> **Directive**: Read the lines below. Copy out any that hold the string "each".

> **Material to process**:
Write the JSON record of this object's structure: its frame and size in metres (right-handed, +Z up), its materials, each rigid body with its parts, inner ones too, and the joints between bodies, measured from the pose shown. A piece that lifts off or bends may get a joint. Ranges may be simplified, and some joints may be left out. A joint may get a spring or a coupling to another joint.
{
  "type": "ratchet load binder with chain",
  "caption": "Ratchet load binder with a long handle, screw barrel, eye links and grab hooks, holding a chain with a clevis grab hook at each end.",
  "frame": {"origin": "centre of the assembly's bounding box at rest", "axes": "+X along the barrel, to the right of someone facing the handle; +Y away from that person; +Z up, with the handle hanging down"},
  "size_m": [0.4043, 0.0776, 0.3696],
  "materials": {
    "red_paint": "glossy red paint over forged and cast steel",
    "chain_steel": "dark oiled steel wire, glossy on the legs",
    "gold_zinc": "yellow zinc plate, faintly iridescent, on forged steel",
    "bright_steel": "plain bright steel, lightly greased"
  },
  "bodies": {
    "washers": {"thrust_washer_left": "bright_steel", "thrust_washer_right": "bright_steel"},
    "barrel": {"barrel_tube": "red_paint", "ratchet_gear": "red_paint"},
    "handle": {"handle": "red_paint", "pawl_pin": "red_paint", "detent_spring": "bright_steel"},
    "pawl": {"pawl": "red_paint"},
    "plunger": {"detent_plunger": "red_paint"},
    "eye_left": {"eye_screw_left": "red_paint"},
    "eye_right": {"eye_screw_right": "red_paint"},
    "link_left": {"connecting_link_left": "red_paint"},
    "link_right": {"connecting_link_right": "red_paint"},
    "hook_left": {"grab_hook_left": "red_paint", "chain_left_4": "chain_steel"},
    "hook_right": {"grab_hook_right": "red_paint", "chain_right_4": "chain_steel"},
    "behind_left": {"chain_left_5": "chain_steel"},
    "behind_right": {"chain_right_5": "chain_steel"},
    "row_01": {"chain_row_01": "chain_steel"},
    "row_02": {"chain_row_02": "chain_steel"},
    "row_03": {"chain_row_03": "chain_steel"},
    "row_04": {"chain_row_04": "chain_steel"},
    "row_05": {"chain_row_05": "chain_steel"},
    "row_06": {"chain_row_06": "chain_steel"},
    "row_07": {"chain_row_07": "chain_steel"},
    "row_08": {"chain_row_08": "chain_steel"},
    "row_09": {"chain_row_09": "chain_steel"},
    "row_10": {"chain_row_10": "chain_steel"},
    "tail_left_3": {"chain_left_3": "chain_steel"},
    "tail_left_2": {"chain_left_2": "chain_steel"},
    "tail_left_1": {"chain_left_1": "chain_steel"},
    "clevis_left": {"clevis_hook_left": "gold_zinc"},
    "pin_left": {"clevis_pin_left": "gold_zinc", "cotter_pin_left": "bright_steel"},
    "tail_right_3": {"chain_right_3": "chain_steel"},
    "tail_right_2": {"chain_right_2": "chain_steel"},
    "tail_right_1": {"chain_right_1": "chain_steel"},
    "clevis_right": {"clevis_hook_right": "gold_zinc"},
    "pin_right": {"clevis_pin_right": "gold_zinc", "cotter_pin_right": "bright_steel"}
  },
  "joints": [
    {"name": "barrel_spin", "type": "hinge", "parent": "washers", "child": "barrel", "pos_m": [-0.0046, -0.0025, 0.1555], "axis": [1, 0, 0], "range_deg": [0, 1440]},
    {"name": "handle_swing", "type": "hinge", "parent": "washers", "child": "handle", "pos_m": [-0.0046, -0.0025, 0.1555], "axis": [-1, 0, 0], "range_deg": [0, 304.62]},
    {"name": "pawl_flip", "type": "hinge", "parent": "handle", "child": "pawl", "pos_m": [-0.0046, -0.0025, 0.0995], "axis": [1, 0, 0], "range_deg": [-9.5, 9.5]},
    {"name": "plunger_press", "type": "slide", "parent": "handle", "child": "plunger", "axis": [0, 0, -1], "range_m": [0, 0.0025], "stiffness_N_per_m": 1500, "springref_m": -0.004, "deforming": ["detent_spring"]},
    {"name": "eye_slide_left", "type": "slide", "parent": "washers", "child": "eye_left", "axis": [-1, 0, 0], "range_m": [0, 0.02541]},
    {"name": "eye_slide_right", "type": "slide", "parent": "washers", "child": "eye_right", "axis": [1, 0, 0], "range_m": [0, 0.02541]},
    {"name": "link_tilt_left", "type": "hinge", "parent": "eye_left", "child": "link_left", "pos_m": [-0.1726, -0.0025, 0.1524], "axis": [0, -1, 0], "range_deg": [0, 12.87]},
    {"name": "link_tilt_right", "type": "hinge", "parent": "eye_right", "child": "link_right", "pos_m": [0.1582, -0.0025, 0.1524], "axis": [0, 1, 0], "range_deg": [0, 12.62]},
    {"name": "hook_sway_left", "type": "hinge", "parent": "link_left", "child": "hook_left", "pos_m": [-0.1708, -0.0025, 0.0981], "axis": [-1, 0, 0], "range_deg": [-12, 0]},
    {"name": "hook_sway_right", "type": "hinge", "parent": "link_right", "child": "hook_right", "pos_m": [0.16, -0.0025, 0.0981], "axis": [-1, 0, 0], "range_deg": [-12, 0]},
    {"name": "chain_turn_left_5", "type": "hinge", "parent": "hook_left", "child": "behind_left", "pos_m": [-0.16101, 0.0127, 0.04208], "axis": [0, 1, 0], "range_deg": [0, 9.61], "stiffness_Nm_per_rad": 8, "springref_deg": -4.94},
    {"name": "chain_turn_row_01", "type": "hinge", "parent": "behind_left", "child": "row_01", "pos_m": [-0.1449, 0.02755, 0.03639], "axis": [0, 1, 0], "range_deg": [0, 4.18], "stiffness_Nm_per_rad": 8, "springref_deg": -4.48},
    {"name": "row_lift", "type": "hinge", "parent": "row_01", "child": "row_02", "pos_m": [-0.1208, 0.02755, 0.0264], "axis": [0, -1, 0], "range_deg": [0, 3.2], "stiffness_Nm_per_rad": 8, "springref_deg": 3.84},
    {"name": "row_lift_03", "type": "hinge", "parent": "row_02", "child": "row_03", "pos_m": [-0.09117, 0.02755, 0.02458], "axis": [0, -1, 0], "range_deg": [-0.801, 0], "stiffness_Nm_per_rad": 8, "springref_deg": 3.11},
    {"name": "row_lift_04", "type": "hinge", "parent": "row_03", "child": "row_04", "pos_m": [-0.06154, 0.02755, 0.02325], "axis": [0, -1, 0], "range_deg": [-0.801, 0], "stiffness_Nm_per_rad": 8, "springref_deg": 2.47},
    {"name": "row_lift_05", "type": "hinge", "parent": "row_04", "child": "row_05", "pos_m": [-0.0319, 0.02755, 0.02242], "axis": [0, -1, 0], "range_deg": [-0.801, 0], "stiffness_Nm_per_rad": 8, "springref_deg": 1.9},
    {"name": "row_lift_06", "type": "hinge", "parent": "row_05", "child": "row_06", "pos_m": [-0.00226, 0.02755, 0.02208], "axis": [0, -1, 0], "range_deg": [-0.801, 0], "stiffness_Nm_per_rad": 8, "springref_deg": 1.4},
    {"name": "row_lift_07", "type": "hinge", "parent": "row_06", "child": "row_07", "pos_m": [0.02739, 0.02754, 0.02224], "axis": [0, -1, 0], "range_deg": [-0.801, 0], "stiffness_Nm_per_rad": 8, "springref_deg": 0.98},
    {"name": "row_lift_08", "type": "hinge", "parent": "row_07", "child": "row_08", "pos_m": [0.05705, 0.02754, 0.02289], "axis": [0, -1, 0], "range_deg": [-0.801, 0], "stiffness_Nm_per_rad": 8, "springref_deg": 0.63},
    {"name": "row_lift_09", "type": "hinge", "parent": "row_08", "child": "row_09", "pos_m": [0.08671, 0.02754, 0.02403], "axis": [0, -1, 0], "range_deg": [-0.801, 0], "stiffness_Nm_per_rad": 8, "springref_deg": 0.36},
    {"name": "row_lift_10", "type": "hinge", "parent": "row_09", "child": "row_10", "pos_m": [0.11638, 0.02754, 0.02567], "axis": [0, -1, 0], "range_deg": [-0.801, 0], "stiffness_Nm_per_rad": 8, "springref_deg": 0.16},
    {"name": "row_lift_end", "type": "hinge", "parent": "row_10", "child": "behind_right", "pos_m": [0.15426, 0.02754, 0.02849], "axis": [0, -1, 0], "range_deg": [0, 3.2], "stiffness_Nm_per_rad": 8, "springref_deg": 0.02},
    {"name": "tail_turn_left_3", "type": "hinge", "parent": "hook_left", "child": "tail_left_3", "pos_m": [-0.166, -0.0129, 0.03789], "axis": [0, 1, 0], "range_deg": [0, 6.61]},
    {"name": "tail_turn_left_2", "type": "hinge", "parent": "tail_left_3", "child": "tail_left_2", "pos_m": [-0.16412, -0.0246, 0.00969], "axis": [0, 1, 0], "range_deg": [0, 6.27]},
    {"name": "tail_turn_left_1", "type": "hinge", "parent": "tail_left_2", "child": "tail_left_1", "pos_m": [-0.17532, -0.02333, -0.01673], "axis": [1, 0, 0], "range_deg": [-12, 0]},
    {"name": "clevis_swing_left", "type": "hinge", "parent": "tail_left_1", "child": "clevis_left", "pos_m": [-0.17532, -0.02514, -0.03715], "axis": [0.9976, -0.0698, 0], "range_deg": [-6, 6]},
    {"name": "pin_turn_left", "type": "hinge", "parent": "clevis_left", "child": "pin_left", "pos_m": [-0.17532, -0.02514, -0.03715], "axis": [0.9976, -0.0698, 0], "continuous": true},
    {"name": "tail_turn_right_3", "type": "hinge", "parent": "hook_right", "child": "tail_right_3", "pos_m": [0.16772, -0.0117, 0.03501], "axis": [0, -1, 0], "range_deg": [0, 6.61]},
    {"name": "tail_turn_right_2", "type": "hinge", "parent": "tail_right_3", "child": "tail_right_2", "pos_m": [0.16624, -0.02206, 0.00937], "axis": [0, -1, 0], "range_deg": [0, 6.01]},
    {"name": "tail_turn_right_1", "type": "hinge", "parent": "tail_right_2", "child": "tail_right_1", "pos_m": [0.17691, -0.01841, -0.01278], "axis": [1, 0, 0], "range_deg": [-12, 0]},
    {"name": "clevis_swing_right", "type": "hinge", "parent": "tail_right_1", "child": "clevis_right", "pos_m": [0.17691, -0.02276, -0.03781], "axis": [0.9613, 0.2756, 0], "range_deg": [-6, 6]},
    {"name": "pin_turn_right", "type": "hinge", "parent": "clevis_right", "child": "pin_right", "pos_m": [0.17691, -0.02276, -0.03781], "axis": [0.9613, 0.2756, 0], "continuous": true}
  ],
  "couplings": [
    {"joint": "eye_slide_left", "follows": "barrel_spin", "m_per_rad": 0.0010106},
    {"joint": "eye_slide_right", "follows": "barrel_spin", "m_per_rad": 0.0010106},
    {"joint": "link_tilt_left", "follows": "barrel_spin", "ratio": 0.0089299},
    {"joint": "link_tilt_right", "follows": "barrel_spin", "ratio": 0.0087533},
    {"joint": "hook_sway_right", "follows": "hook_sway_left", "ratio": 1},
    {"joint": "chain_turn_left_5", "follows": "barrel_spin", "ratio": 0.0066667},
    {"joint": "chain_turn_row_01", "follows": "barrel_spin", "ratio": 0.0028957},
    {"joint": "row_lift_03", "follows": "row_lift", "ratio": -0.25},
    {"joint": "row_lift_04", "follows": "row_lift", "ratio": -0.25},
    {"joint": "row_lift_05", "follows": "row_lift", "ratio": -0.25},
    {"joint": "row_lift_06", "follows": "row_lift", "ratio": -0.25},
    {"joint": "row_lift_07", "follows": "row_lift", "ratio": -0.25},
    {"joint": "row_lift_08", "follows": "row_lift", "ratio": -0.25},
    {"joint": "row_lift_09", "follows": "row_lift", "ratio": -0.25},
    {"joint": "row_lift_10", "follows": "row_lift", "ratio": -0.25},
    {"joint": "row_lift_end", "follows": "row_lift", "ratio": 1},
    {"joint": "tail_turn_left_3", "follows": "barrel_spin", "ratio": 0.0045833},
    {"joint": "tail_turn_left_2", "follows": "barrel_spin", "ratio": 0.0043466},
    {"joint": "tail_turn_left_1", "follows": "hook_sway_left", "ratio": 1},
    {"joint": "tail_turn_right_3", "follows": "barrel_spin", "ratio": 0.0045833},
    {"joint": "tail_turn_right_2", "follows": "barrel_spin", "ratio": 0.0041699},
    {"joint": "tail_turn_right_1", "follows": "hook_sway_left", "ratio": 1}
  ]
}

==

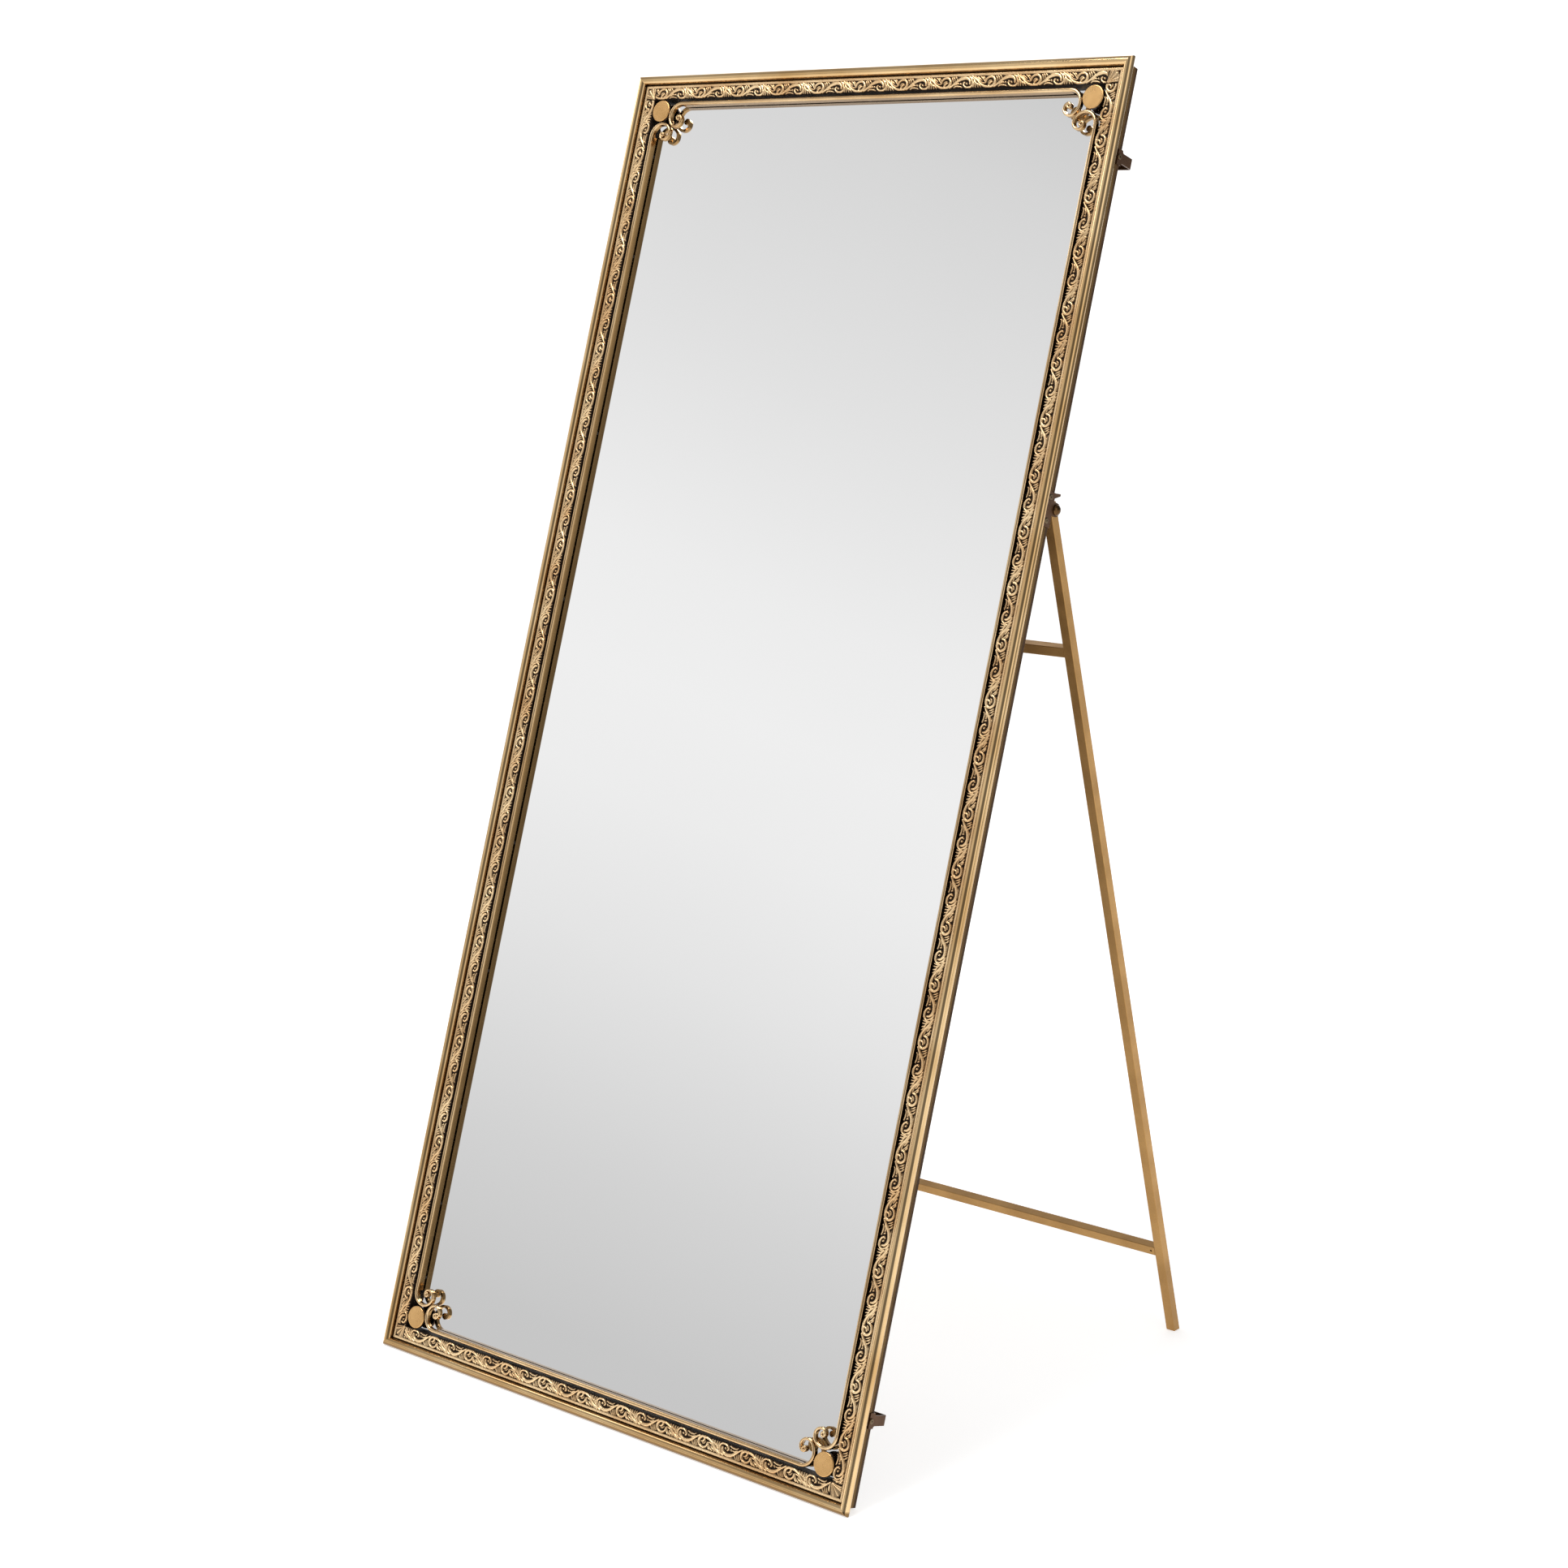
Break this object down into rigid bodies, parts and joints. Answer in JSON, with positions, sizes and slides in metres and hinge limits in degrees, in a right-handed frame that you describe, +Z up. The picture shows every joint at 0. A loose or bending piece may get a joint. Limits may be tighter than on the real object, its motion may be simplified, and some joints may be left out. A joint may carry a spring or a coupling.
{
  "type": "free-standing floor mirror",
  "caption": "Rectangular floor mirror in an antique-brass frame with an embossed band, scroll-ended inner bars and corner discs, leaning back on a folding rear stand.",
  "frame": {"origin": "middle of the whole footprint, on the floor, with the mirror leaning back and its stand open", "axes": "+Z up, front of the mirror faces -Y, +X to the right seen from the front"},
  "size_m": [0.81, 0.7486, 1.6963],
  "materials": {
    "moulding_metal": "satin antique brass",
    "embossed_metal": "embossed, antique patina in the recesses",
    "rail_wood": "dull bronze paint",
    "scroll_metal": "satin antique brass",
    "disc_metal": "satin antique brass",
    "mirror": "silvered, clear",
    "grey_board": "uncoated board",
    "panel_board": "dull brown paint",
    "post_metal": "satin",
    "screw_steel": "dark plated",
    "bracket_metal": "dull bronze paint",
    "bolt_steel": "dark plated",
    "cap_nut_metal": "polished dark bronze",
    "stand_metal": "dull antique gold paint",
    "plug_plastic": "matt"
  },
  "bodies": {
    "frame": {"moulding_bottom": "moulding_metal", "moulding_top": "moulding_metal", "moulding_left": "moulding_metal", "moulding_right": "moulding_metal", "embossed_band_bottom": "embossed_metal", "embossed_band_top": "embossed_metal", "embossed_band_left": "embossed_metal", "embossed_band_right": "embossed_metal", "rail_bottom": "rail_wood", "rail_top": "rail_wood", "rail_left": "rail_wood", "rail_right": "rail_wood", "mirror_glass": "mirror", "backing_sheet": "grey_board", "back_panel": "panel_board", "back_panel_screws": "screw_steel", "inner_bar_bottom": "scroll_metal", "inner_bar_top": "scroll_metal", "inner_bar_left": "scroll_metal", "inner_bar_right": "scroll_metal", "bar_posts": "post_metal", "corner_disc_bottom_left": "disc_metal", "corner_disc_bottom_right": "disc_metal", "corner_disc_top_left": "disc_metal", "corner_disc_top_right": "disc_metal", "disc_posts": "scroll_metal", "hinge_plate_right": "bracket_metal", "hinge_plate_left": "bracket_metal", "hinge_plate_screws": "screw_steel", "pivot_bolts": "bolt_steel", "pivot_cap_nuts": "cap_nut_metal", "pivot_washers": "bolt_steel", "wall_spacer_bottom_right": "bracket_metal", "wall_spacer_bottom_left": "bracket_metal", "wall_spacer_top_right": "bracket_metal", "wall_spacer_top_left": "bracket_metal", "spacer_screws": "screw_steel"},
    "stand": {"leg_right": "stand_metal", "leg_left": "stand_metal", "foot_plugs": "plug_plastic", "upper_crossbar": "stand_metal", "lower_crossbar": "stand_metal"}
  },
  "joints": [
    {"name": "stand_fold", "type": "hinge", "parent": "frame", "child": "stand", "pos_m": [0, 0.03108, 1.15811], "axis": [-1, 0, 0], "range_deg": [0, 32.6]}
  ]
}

> **Written solution**:
Write the JSON record of this object's structure: its frame and size in metres (right-handed, +Z up), its materials, each rigid body with its parts, inner ones too, and the joints between bodies, measured from the pose shown. A piece that lifts off or bends may get a joint. Ranges may be simplified, and some joints may be left out. A joint may get a spring or a coupling to another joint.
  "caption": "Ratchet load binder with a long handle, screw barrel, eye links and grab hooks, holding a chain with a clevis grab hook at each end.",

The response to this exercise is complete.